WRITTEN REQUEST: Output exactly the lines from the first one down to the line containing "three plug pins", inclusive.

STORED DATA:
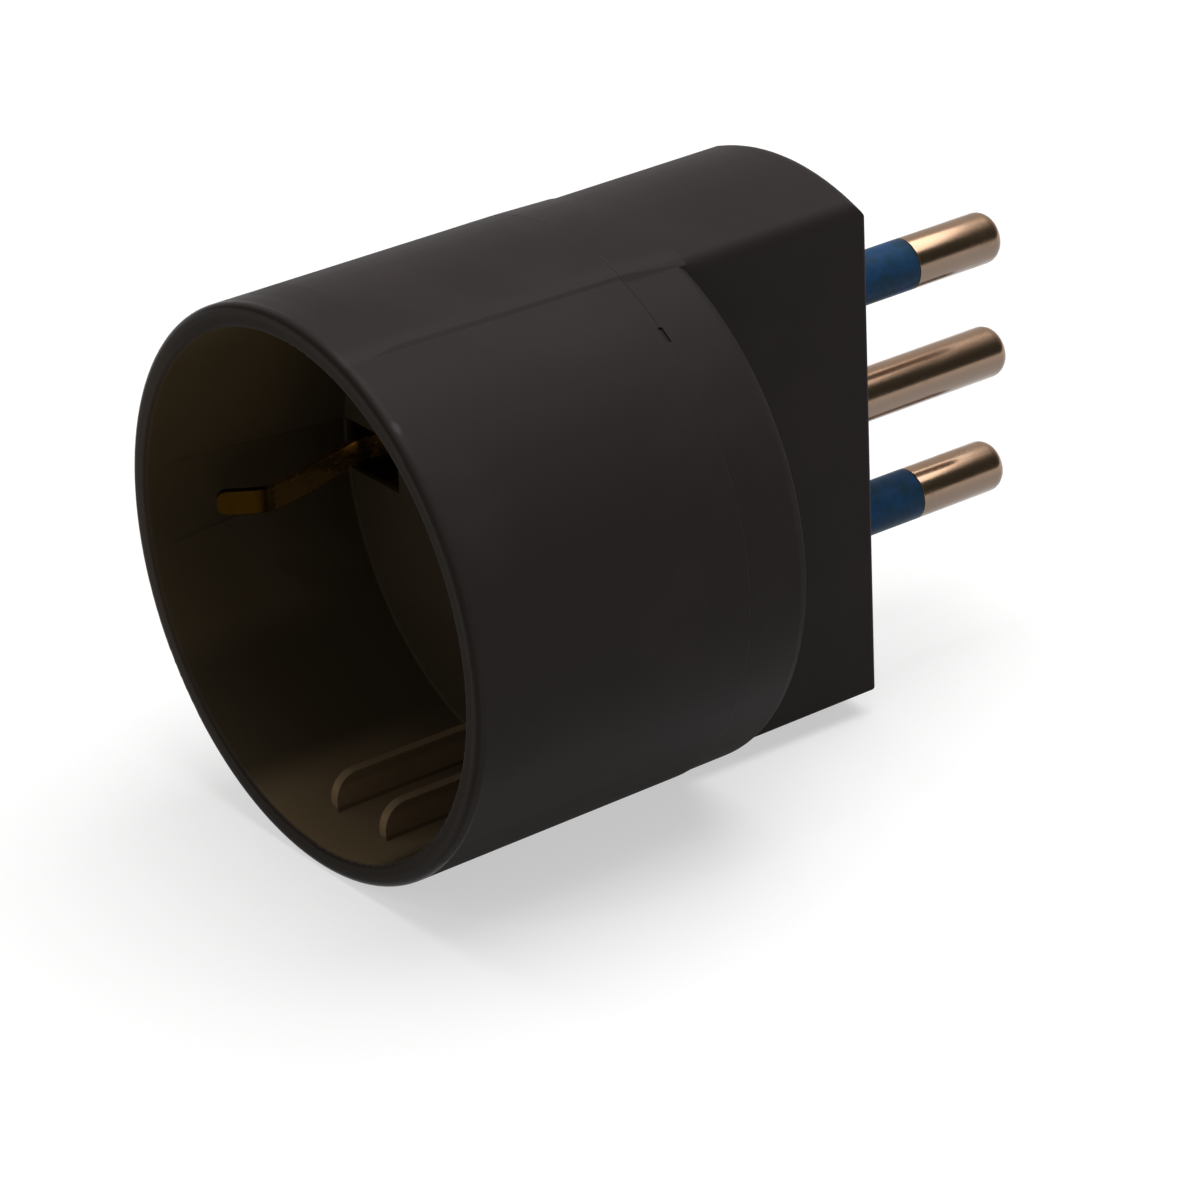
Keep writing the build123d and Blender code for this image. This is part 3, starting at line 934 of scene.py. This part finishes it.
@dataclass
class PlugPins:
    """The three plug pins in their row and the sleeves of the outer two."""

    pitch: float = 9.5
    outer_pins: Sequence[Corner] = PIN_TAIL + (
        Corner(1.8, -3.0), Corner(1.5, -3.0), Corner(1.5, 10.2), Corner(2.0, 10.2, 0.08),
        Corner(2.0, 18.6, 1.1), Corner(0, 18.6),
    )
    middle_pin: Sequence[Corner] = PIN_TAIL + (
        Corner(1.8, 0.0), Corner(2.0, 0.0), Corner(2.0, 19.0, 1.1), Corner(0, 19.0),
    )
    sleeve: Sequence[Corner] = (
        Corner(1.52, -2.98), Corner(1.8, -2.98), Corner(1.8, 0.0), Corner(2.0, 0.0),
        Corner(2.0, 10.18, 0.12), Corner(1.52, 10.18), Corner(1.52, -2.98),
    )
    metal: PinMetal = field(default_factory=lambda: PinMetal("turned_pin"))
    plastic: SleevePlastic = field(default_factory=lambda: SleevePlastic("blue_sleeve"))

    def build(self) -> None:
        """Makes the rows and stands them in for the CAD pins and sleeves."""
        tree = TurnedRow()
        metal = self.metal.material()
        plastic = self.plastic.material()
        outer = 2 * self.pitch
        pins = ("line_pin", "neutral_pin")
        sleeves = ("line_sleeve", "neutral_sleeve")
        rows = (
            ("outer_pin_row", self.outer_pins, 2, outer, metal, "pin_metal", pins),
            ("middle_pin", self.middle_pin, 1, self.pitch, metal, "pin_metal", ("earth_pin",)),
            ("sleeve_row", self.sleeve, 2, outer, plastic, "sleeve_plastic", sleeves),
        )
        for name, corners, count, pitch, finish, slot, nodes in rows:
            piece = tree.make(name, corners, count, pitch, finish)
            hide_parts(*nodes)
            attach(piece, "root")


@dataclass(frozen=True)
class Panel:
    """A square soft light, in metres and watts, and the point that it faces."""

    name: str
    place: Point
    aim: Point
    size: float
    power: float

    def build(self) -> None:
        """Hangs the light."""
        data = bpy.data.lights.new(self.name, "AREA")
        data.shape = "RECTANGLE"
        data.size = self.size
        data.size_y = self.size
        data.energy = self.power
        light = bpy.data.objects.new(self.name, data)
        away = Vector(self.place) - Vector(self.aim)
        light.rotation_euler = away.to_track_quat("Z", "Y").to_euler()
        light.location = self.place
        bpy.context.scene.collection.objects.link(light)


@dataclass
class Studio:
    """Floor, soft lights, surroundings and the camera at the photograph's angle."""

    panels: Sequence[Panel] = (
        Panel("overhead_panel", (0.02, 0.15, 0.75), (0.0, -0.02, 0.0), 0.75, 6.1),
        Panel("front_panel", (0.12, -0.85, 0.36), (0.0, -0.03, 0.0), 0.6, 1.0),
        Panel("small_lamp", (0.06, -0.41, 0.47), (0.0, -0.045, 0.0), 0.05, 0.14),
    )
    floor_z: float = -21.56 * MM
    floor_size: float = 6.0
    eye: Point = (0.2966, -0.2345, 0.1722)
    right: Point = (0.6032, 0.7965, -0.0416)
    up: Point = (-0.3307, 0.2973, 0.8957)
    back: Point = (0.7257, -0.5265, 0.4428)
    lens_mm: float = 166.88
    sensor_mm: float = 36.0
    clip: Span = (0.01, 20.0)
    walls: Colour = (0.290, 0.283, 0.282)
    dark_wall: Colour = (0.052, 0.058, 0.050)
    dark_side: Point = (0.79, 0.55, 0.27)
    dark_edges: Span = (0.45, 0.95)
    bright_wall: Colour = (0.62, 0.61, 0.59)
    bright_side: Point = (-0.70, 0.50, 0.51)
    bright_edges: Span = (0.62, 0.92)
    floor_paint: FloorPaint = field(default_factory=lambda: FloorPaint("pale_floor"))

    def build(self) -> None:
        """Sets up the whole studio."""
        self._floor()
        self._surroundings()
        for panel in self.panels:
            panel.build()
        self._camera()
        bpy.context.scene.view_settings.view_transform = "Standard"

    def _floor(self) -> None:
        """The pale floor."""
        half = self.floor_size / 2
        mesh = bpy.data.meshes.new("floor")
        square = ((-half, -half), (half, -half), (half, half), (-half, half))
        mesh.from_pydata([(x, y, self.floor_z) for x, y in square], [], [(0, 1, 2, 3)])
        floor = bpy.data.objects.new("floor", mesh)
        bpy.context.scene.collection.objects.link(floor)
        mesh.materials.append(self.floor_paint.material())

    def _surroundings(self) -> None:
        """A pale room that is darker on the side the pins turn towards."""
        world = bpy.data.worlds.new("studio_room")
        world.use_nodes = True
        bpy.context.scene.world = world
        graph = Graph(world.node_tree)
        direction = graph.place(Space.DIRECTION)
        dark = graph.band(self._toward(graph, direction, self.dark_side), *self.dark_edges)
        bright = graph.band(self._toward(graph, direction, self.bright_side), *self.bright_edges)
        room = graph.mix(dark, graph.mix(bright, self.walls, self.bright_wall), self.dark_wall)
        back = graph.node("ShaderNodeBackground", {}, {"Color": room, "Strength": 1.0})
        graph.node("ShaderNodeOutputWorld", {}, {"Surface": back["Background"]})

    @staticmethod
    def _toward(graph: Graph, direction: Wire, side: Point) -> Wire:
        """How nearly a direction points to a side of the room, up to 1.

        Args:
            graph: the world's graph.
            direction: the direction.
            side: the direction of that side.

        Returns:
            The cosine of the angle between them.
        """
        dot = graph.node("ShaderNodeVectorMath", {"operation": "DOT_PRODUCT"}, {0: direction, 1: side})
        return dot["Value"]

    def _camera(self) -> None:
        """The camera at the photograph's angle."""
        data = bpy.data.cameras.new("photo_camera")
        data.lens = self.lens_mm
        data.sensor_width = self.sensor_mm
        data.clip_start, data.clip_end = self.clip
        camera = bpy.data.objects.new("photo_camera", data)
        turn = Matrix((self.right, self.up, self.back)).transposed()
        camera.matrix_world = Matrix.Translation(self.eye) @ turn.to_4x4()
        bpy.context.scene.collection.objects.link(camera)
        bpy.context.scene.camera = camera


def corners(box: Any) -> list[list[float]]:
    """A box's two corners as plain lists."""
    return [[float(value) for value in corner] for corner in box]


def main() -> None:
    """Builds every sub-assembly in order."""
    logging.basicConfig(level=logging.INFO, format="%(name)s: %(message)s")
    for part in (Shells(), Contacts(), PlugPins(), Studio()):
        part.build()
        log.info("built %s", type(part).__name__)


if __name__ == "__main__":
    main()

RESULT:
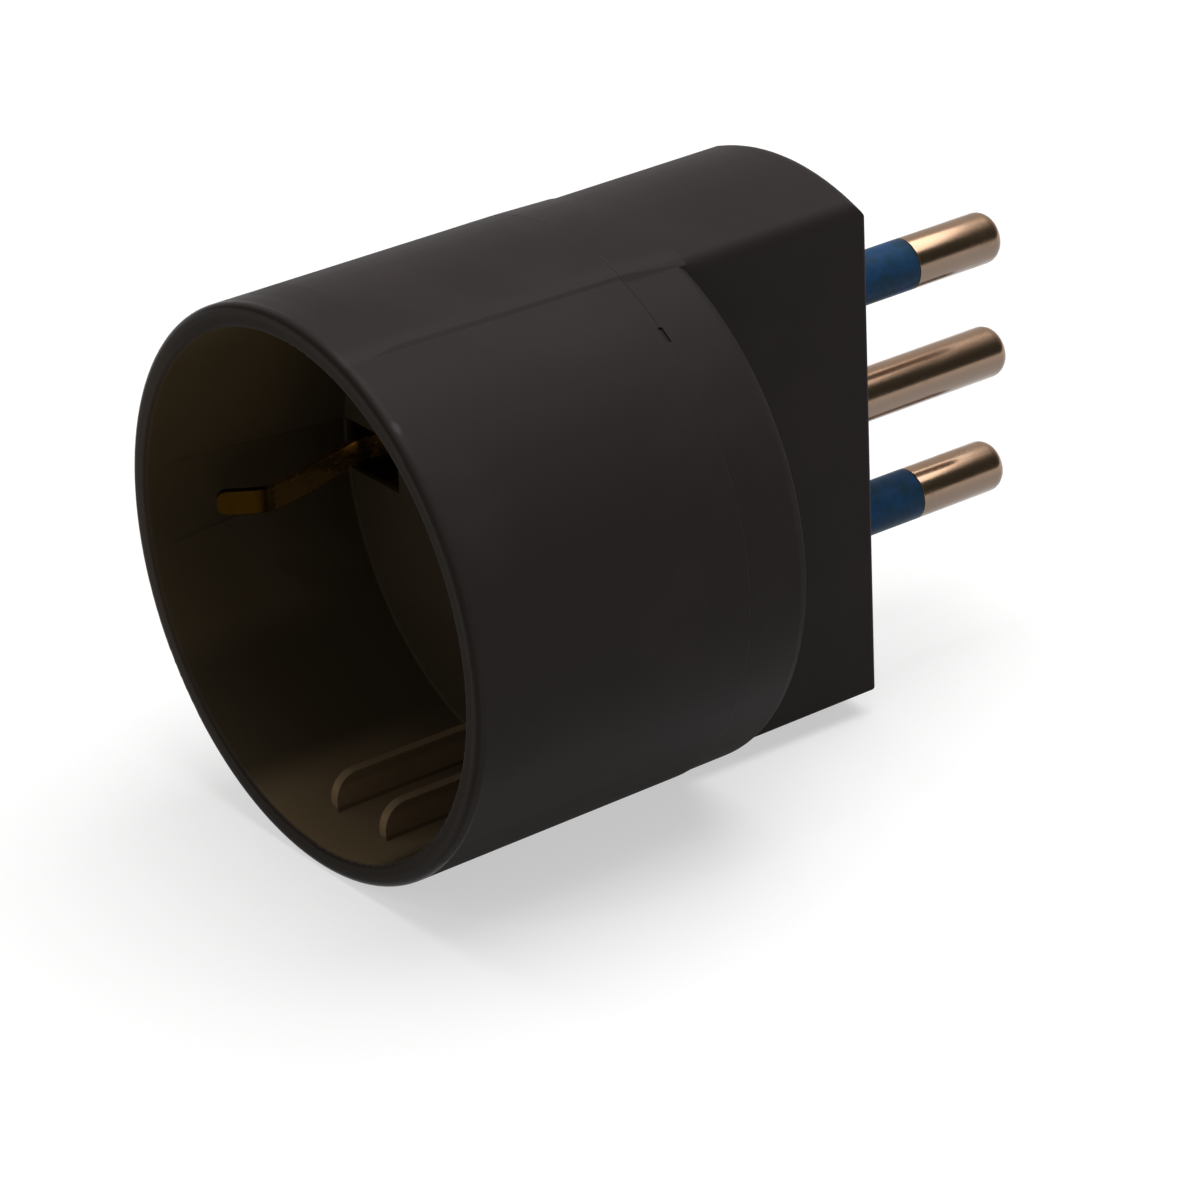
Keep writing the build123d and Blender code for this image. This is part 3, starting at line 934 of scene.py. This part finishes it.
@dataclass
class PlugPins:
    """The three plug pins in their row and the sleeves of the outer two."""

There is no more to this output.